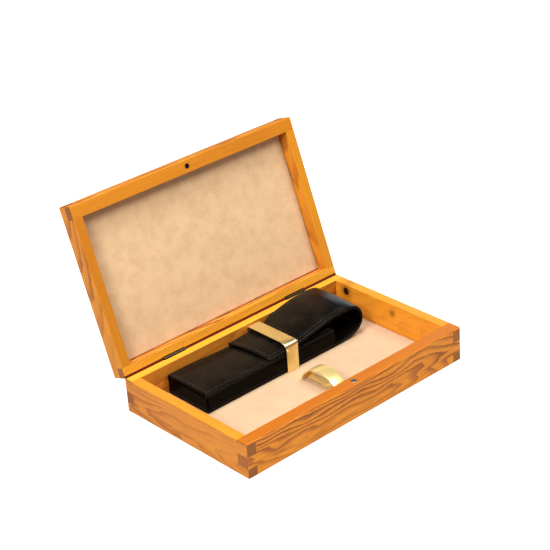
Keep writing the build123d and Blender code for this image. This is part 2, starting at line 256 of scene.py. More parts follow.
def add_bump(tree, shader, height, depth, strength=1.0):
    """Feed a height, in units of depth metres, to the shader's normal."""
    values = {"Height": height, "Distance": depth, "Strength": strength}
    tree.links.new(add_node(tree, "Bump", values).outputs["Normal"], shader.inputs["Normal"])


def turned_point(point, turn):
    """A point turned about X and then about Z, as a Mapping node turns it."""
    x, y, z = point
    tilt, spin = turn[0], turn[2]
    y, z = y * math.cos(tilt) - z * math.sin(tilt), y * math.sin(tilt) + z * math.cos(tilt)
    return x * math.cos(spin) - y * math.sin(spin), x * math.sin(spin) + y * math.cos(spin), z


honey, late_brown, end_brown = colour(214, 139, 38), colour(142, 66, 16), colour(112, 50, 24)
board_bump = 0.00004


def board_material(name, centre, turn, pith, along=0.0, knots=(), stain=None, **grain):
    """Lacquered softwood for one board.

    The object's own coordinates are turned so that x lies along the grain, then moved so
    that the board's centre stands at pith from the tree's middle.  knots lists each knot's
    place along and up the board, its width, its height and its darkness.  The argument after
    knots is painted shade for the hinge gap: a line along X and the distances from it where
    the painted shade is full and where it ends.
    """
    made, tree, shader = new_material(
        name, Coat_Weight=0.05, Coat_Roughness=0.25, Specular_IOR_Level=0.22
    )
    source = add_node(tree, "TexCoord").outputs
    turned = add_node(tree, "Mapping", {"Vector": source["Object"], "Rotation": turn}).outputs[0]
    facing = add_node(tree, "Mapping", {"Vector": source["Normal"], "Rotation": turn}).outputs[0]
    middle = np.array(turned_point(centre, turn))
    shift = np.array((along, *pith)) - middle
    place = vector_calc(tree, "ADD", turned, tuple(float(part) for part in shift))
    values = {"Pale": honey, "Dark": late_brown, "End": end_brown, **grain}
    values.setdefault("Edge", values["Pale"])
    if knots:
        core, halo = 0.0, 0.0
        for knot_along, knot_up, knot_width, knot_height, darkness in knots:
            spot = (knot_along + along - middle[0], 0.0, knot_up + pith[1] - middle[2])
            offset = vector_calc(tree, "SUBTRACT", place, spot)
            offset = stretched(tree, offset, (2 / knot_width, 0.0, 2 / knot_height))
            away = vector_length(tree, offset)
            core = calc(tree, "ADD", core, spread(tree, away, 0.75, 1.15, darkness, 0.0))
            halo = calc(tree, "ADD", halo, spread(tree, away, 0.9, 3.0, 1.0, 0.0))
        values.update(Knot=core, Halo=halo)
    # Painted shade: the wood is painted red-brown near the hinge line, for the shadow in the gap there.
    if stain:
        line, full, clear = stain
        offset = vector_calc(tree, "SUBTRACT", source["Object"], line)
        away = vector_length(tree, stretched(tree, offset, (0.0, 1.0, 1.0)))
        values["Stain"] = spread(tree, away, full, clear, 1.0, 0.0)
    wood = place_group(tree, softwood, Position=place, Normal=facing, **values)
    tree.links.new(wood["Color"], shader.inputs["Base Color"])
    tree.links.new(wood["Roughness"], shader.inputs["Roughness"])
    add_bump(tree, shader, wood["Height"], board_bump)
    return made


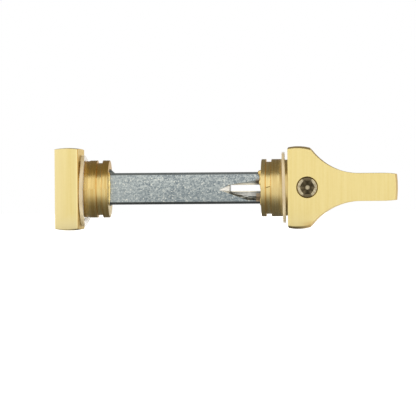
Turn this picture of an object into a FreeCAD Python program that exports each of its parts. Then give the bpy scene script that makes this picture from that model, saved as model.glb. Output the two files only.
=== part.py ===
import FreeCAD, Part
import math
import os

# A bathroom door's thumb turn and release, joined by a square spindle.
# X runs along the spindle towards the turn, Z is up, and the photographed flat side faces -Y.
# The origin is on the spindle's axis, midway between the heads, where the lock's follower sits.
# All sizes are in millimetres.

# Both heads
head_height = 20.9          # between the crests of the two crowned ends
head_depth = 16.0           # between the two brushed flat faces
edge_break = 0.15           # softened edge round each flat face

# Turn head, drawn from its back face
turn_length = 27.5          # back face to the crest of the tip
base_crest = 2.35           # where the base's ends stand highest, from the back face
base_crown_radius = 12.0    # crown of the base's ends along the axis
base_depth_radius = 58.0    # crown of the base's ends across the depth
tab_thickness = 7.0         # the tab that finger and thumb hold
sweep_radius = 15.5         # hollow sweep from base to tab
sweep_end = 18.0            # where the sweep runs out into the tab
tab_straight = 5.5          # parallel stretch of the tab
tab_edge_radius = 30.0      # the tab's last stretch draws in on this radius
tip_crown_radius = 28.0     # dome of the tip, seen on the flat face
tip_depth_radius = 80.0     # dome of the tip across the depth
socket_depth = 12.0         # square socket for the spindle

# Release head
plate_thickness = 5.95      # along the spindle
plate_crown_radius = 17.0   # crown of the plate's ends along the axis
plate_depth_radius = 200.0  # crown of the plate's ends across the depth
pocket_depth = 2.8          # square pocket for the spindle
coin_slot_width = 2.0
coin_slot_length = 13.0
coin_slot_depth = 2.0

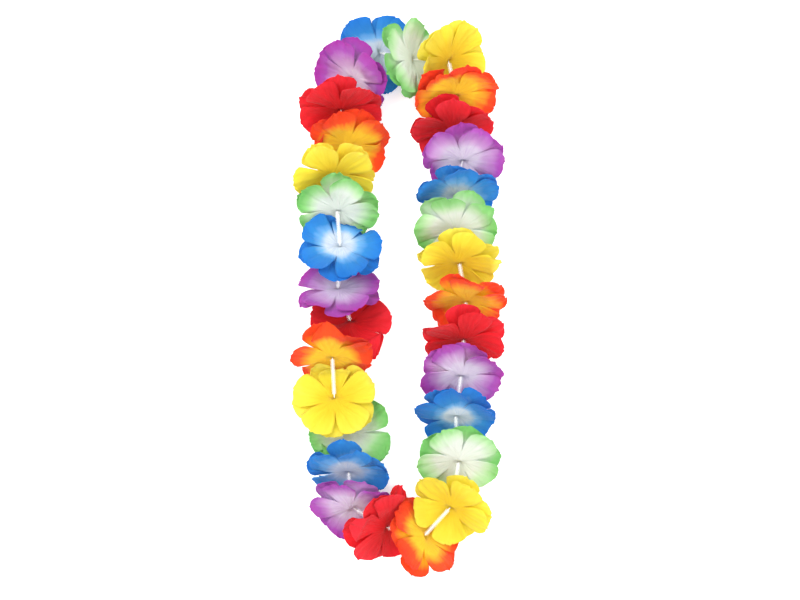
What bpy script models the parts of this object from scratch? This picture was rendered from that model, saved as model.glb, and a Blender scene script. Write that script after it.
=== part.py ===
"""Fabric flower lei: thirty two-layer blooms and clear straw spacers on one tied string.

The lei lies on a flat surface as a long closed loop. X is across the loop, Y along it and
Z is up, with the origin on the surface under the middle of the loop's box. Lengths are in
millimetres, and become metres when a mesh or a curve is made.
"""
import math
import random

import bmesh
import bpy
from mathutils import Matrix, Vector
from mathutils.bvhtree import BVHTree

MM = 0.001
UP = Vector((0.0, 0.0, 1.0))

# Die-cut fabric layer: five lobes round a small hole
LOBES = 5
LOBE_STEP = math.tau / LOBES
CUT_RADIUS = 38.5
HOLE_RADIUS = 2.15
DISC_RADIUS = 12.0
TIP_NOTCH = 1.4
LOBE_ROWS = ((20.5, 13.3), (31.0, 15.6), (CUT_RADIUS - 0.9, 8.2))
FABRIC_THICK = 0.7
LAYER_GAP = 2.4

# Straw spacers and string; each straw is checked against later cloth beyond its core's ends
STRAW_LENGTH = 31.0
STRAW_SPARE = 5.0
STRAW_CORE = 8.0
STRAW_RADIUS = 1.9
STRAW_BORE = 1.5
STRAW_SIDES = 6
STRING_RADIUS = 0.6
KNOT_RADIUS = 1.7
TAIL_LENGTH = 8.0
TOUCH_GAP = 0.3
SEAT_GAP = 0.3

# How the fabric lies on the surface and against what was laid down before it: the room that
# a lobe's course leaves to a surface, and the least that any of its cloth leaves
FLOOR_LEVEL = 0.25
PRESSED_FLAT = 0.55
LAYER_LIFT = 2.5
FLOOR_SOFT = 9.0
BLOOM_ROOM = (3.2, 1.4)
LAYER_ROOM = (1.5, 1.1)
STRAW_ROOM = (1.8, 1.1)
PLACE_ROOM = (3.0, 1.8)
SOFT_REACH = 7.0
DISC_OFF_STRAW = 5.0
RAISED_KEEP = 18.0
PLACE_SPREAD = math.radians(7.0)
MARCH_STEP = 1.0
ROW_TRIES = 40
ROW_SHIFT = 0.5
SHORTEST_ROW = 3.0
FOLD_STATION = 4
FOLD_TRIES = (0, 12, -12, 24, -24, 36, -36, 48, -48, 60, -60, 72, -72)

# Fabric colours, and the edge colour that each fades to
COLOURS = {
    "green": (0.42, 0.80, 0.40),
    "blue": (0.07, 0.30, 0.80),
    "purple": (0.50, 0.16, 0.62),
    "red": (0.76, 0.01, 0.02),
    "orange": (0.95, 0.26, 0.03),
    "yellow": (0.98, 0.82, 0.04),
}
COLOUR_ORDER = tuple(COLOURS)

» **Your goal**
Reproduce the material exactly, with every line intact.

» **Full response**
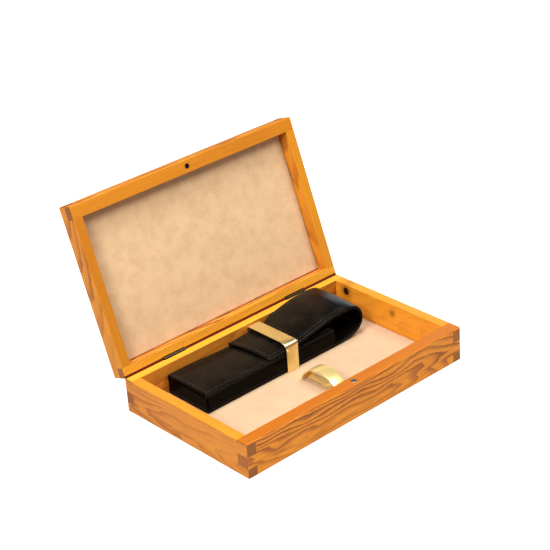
Keep writing the build123d and Blender code for this image. This is part 2, starting at line 256 of scene.py. More parts follow.
def add_bump(tree, shader, height, depth, strength=1.0):
    """Feed a height, in units of depth metres, to the shader's normal."""
    values = {"Height": height, "Distance": depth, "Strength": strength}
    tree.links.new(add_node(tree, "Bump", values).outputs["Normal"], shader.inputs["Normal"])


def turned_point(point, turn):
    """A point turned about X and then about Z, as a Mapping node turns it."""
    x, y, z = point
    tilt, spin = turn[0], turn[2]
    y, z = y * math.cos(tilt) - z * math.sin(tilt), y * math.sin(tilt) + z * math.cos(tilt)
    return x * math.cos(spin) - y * math.sin(spin), x * math.sin(spin) + y * math.cos(spin), z


honey, late_brown, end_brown = colour(214, 139, 38), colour(142, 66, 16), colour(112, 50, 24)
board_bump = 0.00004


def board_material(name, centre, turn, pith, along=0.0, knots=(), stain=None, **grain):
    """Lacquered softwood for one board.

    The object's own coordinates are turned so that x lies along the grain, then moved so
    that the board's centre stands at pith from the tree's middle.  knots lists each knot's
    place along and up the board, its width, its height and its darkness.  The argument after
    knots is painted shade for the hinge gap: a line along X and the distances from it where
    the painted shade is full and where it ends.
    """
    made, tree, shader = new_material(
        name, Coat_Weight=0.05, Coat_Roughness=0.25, Specular_IOR_Level=0.22
    )
    source = add_node(tree, "TexCoord").outputs
    turned = add_node(tree, "Mapping", {"Vector": source["Object"], "Rotation": turn}).outputs[0]
    facing = add_node(tree, "Mapping", {"Vector": source["Normal"], "Rotation": turn}).outputs[0]
    middle = np.array(turned_point(centre, turn))
    shift = np.array((along, *pith)) - middle
    place = vector_calc(tree, "ADD", turned, tuple(float(part) for part in shift))
    values = {"Pale": honey, "Dark": late_brown, "End": end_brown, **grain}
    values.setdefault("Edge", values["Pale"])
    if knots:
        core, halo = 0.0, 0.0
        for knot_along, knot_up, knot_width, knot_height, darkness in knots:
            spot = (knot_along + along - middle[0], 0.0, knot_up + pith[1] - middle[2])
            offset = vector_calc(tree, "SUBTRACT", place, spot)
            offset = stretched(tree, offset, (2 / knot_width, 0.0, 2 / knot_height))
            away = vector_length(tree, offset)
            core = calc(tree, "ADD", core, spread(tree, away, 0.75, 1.15, darkness, 0.0))
            halo = calc(tree, "ADD", halo, spread(tree, away, 0.9, 3.0, 1.0, 0.0))
        values.update(Knot=core, Halo=halo)
    # Painted shade: the wood is painted red-brown near the hinge line, for the shadow in the gap there.
    if stain:
        line, full, clear = stain
        offset = vector_calc(tree, "SUBTRACT", source["Object"], line)
        away = vector_length(tree, stretched(tree, offset, (0.0, 1.0, 1.0)))
        values["Stain"] = spread(tree, away, full, clear, 1.0, 0.0)
    wood = place_group(tree, softwood, Position=place, Normal=facing, **values)
    tree.links.new(wood["Color"], shader.inputs["Base Color"])
    tree.links.new(wood["Roughness"], shader.inputs["Roughness"])
    add_bump(tree, shader, wood["Height"], board_bump)
    return made


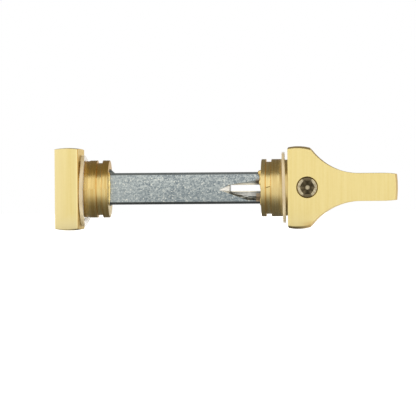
Turn this picture of an object into a FreeCAD Python program that exports each of its parts. Then give the bpy scene script that makes this picture from that model, saved as model.glb. Output the two files only.
=== part.py ===
import FreeCAD, Part
import math
import os

# A bathroom door's thumb turn and release, joined by a square spindle.
# X runs along the spindle towards the turn, Z is up, and the photographed flat side faces -Y.
# The origin is on the spindle's axis, midway between the heads, where the lock's follower sits.
# All sizes are in millimetres.

# Both heads
head_height = 20.9          # between the crests of the two crowned ends
head_depth = 16.0           # between the two brushed flat faces
edge_break = 0.15           # softened edge round each flat face

# Turn head, drawn from its back face
turn_length = 27.5          # back face to the crest of the tip
base_crest = 2.35           # where the base's ends stand highest, from the back face
base_crown_radius = 12.0    # crown of the base's ends along the axis
base_depth_radius = 58.0    # crown of the base's ends across the depth
tab_thickness = 7.0         # the tab that finger and thumb hold
sweep_radius = 15.5         # hollow sweep from base to tab
sweep_end = 18.0            # where the sweep runs out into the tab
tab_straight = 5.5          # parallel stretch of the tab
tab_edge_radius = 30.0      # the tab's last stretch draws in on this radius
tip_crown_radius = 28.0     # dome of the tip, seen on the flat face
tip_depth_radius = 80.0     # dome of the tip across the depth
socket_depth = 12.0         # square socket for the spindle

# Release head
plate_thickness = 5.95      # along the spindle
plate_crown_radius = 17.0   # crown of the plate's ends along the axis
plate_depth_radius = 200.0  # crown of the plate's ends across the depth
pocket_depth = 2.8          # square pocket for the spindle
coin_slot_width = 2.0
coin_slot_length = 13.0
coin_slot_depth = 2.0

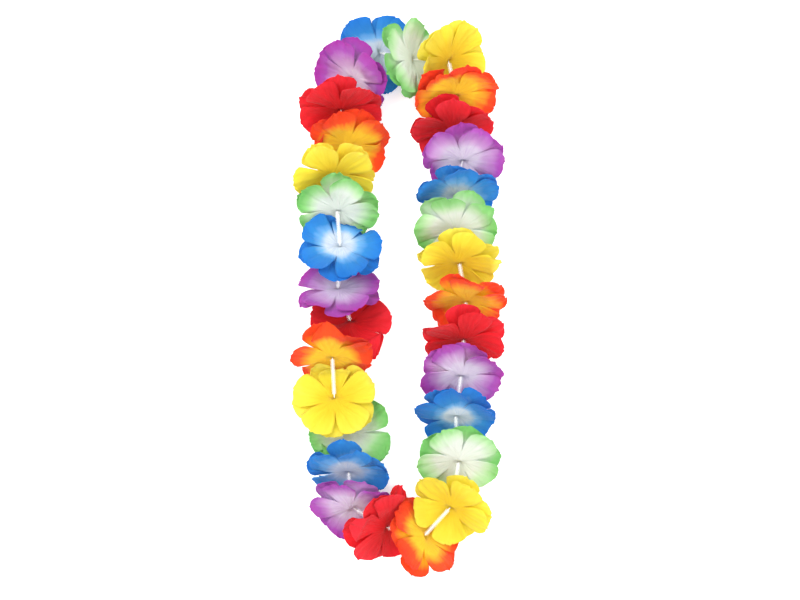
What bpy script models the parts of this object from scratch? This picture was rendered from that model, saved as model.glb, and a Blender scene script. Write that script after it.
=== part.py ===
"""Fabric flower lei: thirty two-layer blooms and clear straw spacers on one tied string.

The lei lies on a flat surface as a long closed loop. X is across the loop, Y along it and
Z is up, with the origin on the surface under the middle of the loop's box. Lengths are in
millimetres, and become metres when a mesh or a curve is made.
"""
import math
import random

import bmesh
import bpy
from mathutils import Matrix, Vector
from mathutils.bvhtree import BVHTree

MM = 0.001
UP = Vector((0.0, 0.0, 1.0))

# Die-cut fabric layer: five lobes round a small hole
LOBES = 5
LOBE_STEP = math.tau / LOBES
CUT_RADIUS = 38.5
HOLE_RADIUS = 2.15
DISC_RADIUS = 12.0
TIP_NOTCH = 1.4
LOBE_ROWS = ((20.5, 13.3), (31.0, 15.6), (CUT_RADIUS - 0.9, 8.2))
FABRIC_THICK = 0.7
LAYER_GAP = 2.4

# Straw spacers and string; each straw is checked against later cloth beyond its core's ends
STRAW_LENGTH = 31.0
STRAW_SPARE = 5.0
STRAW_CORE = 8.0
STRAW_RADIUS = 1.9
STRAW_BORE = 1.5
STRAW_SIDES = 6
STRING_RADIUS = 0.6
KNOT_RADIUS = 1.7
TAIL_LENGTH = 8.0
TOUCH_GAP = 0.3
SEAT_GAP = 0.3

# How the fabric lies on the surface and against what was laid down before it: the room that
# a lobe's course leaves to a surface, and the least that any of its cloth leaves
FLOOR_LEVEL = 0.25
PRESSED_FLAT = 0.55
LAYER_LIFT = 2.5
FLOOR_SOFT = 9.0
BLOOM_ROOM = (3.2, 1.4)
LAYER_ROOM = (1.5, 1.1)
STRAW_ROOM = (1.8, 1.1)
PLACE_ROOM = (3.0, 1.8)
SOFT_REACH = 7.0
DISC_OFF_STRAW = 5.0
RAISED_KEEP = 18.0
PLACE_SPREAD = math.radians(7.0)
MARCH_STEP = 1.0
ROW_TRIES = 40
ROW_SHIFT = 0.5
SHORTEST_ROW = 3.0
FOLD_STATION = 4
FOLD_TRIES = (0, 12, -12, 24, -24, 36, -36, 48, -48, 60, -60, 72, -72)

# Fabric colours, and the edge colour that each fades to
COLOURS = {
    "green": (0.42, 0.80, 0.40),
    "blue": (0.07, 0.30, 0.80),
    "purple": (0.50, 0.16, 0.62),
    "red": (0.76, 0.01, 0.02),
    "orange": (0.95, 0.26, 0.03),
    "yellow": (0.98, 0.82, 0.04),
}
COLOUR_ORDER = tuple(COLOURS)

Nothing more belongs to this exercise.